### Prompt
Show all lines of the listing that hold the word "rigid".
begin Input rows
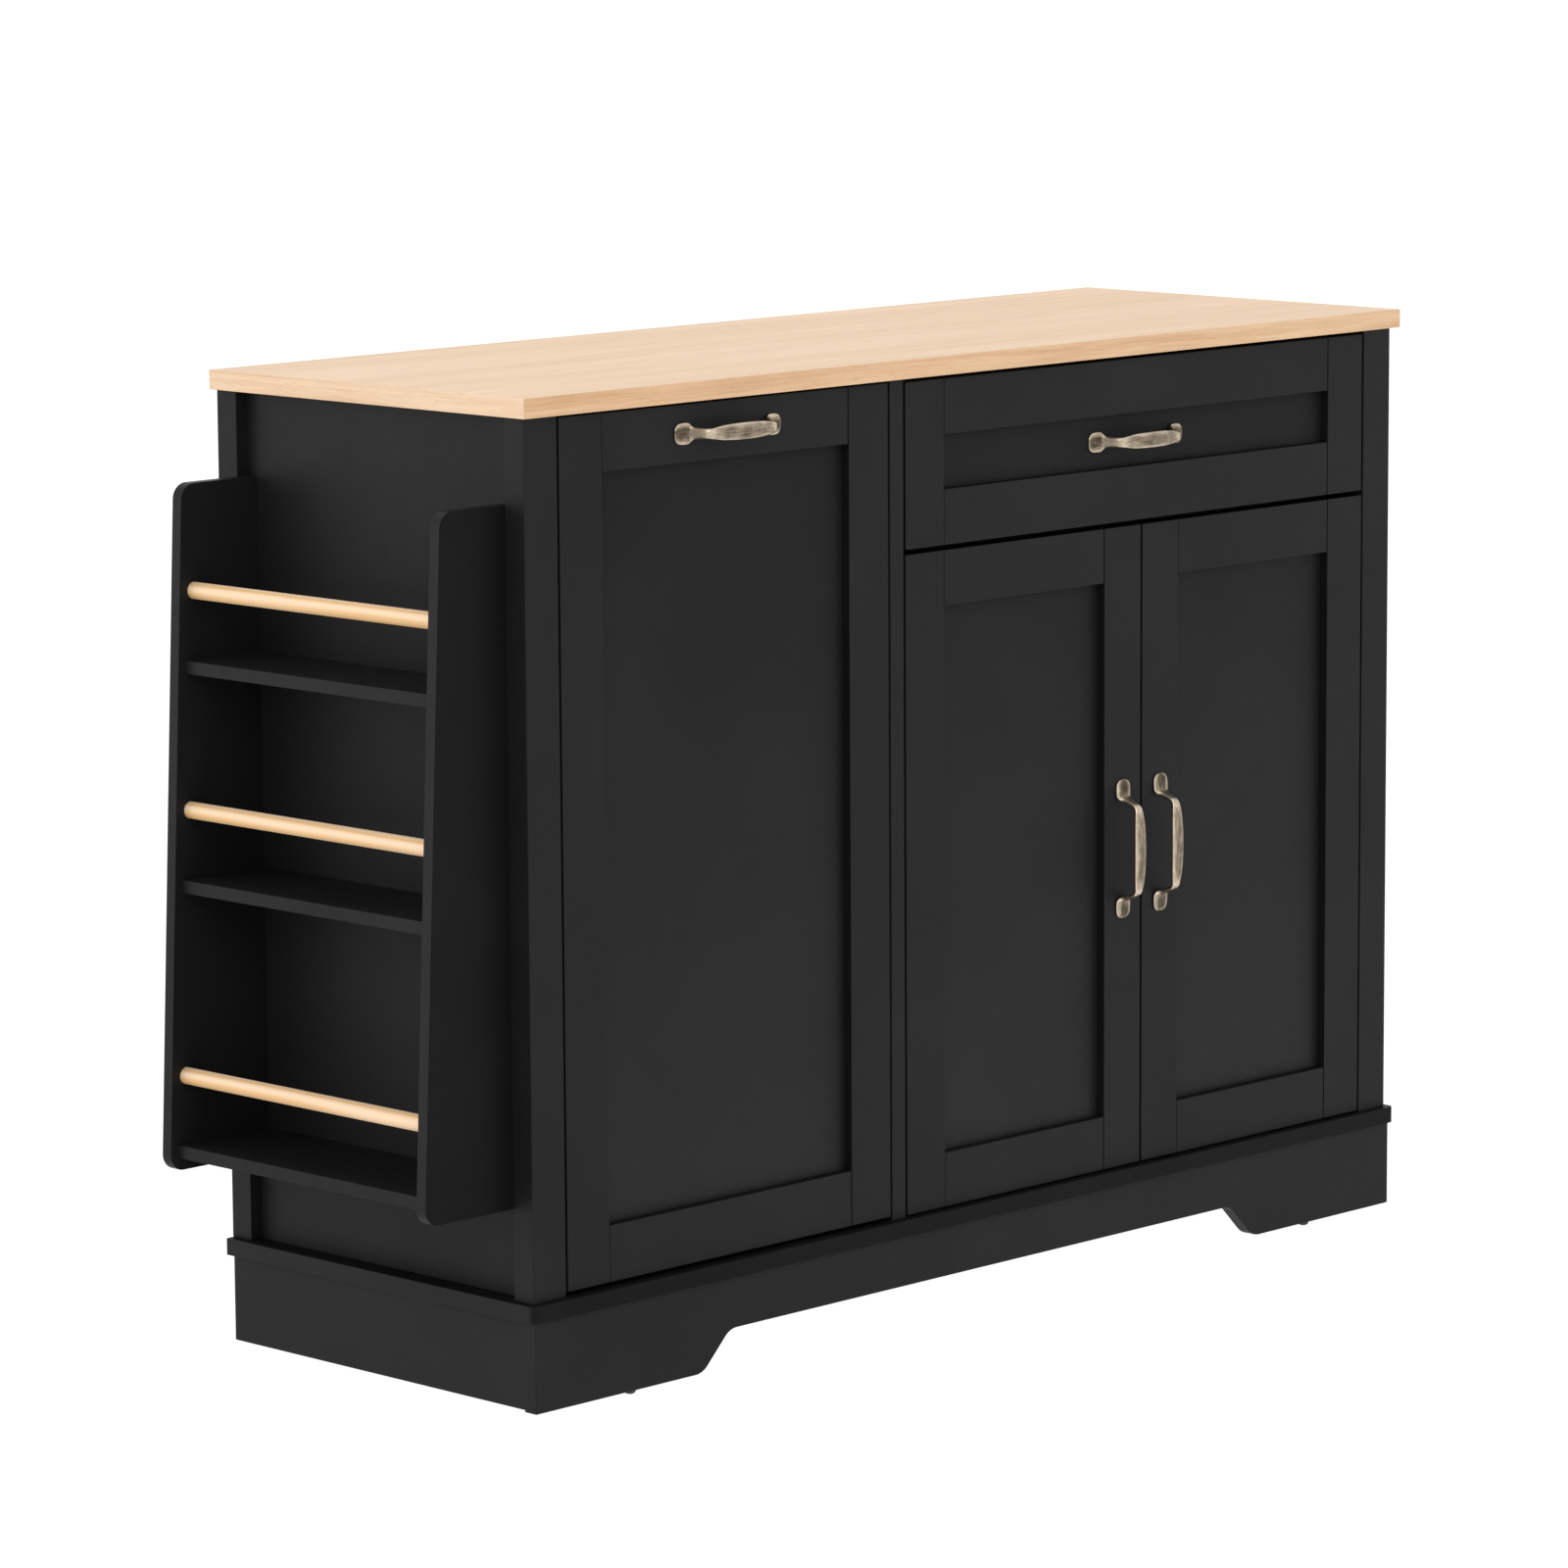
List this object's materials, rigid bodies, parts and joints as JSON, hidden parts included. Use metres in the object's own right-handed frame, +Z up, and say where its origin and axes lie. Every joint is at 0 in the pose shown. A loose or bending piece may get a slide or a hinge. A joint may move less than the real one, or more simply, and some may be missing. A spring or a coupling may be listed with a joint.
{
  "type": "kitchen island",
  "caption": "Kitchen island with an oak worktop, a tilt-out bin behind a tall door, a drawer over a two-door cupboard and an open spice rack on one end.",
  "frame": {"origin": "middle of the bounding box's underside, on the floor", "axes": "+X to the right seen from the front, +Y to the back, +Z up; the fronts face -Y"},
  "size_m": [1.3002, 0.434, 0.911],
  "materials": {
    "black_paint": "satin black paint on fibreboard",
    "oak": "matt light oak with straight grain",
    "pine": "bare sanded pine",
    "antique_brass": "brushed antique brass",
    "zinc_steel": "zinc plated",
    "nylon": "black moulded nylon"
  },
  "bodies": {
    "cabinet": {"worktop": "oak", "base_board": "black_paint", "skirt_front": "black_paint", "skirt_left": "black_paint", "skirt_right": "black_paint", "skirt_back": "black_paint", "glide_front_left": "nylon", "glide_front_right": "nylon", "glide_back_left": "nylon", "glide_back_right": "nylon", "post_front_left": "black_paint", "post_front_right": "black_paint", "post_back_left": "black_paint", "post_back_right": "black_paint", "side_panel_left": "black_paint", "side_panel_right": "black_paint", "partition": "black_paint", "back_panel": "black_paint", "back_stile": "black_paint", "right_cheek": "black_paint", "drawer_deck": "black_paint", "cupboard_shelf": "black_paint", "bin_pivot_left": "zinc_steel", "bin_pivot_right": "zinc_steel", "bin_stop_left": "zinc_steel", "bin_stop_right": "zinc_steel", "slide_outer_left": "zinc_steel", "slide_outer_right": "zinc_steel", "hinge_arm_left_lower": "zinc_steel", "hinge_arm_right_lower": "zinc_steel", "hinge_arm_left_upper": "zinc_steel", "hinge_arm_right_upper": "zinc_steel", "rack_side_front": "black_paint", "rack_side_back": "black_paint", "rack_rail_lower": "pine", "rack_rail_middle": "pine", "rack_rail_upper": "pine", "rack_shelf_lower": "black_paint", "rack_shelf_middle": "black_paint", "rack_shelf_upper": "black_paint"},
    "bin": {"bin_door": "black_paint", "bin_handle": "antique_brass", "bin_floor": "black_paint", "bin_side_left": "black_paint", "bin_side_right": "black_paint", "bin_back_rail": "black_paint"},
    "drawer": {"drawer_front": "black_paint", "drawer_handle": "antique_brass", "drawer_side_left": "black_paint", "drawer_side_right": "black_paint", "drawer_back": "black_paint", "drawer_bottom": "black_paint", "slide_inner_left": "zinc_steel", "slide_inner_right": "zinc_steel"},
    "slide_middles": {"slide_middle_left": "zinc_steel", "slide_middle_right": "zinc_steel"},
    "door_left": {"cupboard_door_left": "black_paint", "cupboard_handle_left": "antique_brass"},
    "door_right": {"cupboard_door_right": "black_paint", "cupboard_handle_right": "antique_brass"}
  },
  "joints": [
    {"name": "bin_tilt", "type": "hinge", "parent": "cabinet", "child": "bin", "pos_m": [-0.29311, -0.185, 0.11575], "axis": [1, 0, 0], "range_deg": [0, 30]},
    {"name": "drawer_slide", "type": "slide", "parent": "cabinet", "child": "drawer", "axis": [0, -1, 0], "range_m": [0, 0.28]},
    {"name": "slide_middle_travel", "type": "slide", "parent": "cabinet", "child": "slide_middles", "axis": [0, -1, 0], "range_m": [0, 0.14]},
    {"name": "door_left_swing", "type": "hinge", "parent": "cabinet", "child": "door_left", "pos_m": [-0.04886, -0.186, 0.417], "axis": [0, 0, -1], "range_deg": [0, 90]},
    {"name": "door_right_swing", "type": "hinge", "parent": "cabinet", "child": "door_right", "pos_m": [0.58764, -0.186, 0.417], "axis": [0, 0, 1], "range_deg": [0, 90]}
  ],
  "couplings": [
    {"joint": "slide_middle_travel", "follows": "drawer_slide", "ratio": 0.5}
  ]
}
end Input rows
begin Input rows
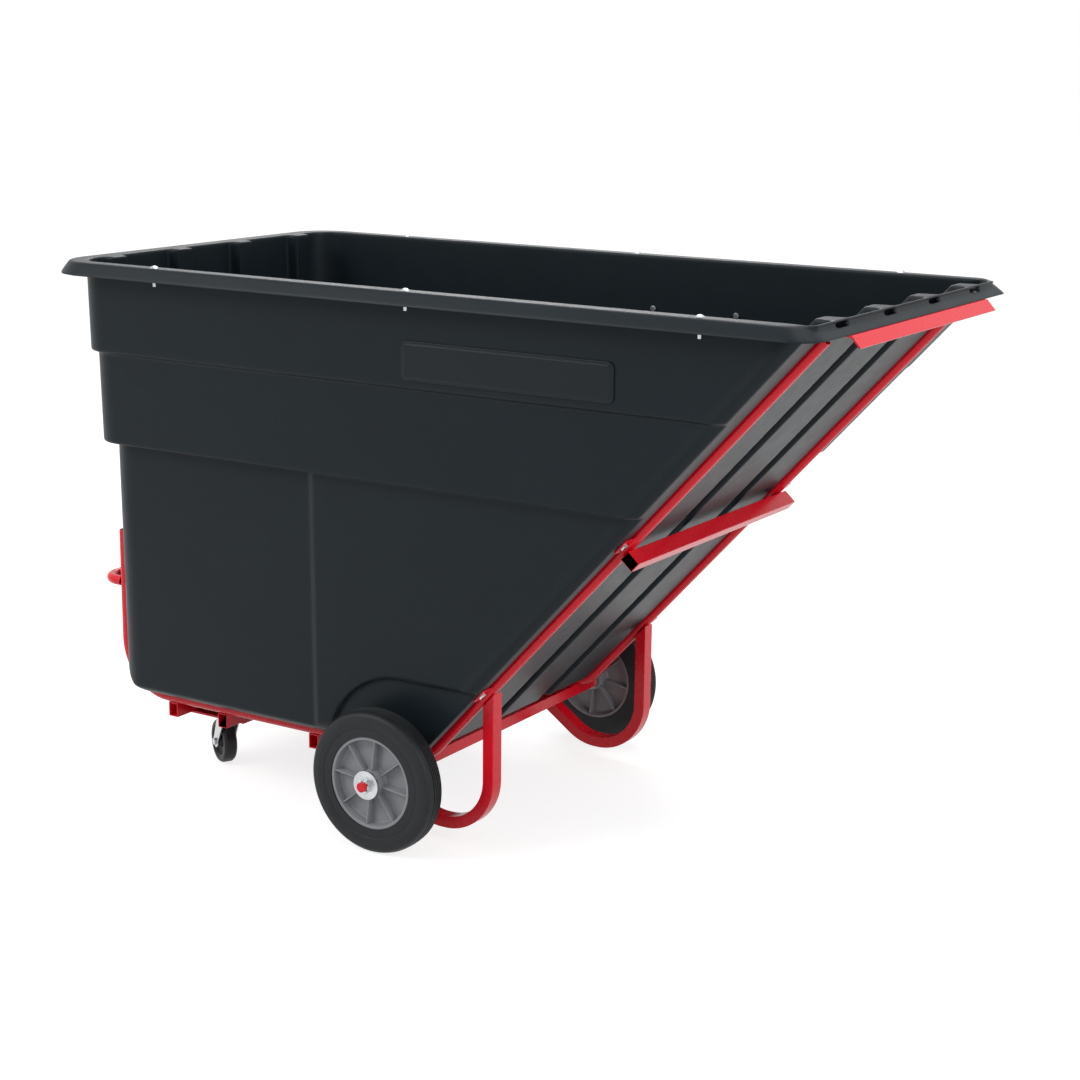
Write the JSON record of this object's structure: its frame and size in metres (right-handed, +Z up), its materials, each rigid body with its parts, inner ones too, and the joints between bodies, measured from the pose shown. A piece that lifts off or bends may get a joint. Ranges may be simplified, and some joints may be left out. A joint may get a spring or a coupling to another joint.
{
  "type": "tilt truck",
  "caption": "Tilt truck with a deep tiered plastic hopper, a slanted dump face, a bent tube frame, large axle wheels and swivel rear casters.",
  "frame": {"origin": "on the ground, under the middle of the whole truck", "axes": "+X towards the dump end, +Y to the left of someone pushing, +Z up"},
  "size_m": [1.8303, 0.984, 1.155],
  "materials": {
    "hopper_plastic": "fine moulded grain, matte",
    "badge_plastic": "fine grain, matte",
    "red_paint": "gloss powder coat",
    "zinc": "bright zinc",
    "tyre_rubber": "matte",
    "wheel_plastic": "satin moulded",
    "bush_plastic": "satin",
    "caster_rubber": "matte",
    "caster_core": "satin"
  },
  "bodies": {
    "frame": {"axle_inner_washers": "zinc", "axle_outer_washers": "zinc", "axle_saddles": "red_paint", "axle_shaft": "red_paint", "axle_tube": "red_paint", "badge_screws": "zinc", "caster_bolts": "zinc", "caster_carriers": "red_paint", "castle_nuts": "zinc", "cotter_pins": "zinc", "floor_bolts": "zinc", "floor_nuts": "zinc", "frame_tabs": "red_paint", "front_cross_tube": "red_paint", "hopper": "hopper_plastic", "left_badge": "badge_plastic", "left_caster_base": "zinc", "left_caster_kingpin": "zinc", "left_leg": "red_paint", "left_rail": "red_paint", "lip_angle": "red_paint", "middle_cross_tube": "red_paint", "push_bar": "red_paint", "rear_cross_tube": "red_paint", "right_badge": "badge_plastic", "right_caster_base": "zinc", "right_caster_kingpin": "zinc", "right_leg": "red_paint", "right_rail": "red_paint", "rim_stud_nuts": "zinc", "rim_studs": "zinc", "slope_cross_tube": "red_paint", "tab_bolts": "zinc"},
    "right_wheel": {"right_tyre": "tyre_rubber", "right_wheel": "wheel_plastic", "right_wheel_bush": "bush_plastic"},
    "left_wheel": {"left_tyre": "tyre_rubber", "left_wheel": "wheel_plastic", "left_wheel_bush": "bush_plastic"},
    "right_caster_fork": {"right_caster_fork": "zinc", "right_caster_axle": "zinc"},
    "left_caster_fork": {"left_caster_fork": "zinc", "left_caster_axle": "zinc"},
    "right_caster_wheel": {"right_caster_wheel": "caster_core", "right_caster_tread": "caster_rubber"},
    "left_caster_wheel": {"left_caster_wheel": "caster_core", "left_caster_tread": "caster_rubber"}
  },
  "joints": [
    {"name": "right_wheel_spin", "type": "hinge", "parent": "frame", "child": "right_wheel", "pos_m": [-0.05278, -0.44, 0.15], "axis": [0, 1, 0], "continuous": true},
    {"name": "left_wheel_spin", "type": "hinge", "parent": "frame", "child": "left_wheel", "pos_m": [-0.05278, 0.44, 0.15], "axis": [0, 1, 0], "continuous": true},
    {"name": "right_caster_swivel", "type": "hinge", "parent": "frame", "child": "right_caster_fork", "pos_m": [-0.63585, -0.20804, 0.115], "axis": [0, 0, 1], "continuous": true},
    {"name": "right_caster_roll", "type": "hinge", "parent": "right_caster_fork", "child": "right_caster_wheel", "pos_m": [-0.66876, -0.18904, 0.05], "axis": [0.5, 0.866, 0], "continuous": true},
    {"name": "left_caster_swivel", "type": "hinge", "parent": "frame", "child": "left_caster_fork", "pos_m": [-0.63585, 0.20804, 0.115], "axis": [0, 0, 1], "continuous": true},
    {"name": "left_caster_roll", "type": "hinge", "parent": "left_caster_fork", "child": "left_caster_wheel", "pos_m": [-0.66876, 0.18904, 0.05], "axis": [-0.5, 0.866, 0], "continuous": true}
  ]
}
end Input rows
### Reply to the exercise
List this object's materials, rigid bodies, parts and joints as JSON, hidden parts included. Use metres in the object's own right-handed frame, +Z up, and say where its origin and axes lie. Every joint is at 0 in the pose shown. A loose or bending piece may get a slide or a hinge. A joint may move less than the real one, or more simply, and some may be missing. A spring or a coupling may be listed with a joint.
Write the JSON record of this object's structure: its frame and size in metres (right-handed, +Z up), its materials, each rigid body with its parts, inner ones too, and the joints between bodies, measured from the pose shown. A piece that lifts off or bends may get a joint. Ranges may be simplified, and some joints may be left out. A joint may get a spring or a coupling to another joint.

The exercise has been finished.